PESHAWAR: A suicide bomber killed at least five people and wounded 10 others after detonating explosives at a wedding ceremony in northwestern Pakistan on Friday, officials said, in an attack that underscored persistent militant violence in the country’s restive Khyber Pakhtunkhwa province.

The blast took place at the home of a local peace committee member in Dera Ismail Khan district, where guests had gathered for a wedding, police and emergency officials said.

Peace committees in the region are informal, community-based groups that work with security forces to report militant activity and maintain order, making their members frequent targets of attacks.

“A blast occurred near Qureshi Moor in Dera Ismail Khan.
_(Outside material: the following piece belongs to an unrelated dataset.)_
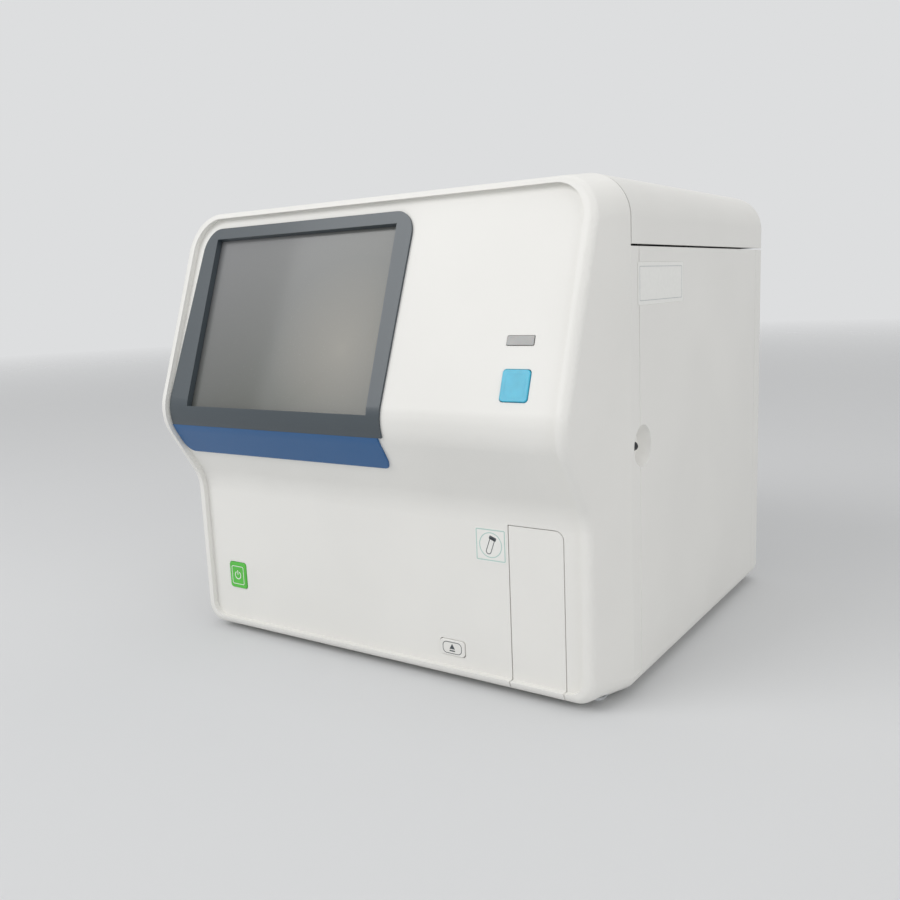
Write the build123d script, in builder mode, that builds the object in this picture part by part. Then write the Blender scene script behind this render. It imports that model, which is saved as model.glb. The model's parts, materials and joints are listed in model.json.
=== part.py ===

Authorities have recovered five bodies and shifted 10 injured to hospital,” said Bilal Faizi, a spokesman for the provincial Rescue 1122 emergency service, adding that the rescue operation was ongoing.

Police said the attacker blew himself up inside the house during the ceremony and that the bomber’s head had been recovered, confirming it was a suicide attack.

Several members of the local peace committee were present at the time, raising fears the toll could rise.

District Police Officer Sajjad Ahmed Sahibzada said authorities had launched an investigation into the incident, while security forces sealed off the area.

Militant attacks have surged in parts of Khyber Pakhtunkhwa after the Taliban returned to power in neighboring

Afghanistan in 2021, with the administration in Islamabad blaming the Afghan government for “facilitating” cross-border attacks targeting Pakistani civilians and security forces. However, Kabul has repeatedly denied the allegation.

Khyber Pakhtunkhwa has also seen frequent intelligence-based operations by security forces targeting suspected militants.

No group has immediately claimed responsibility for Friday’s attack.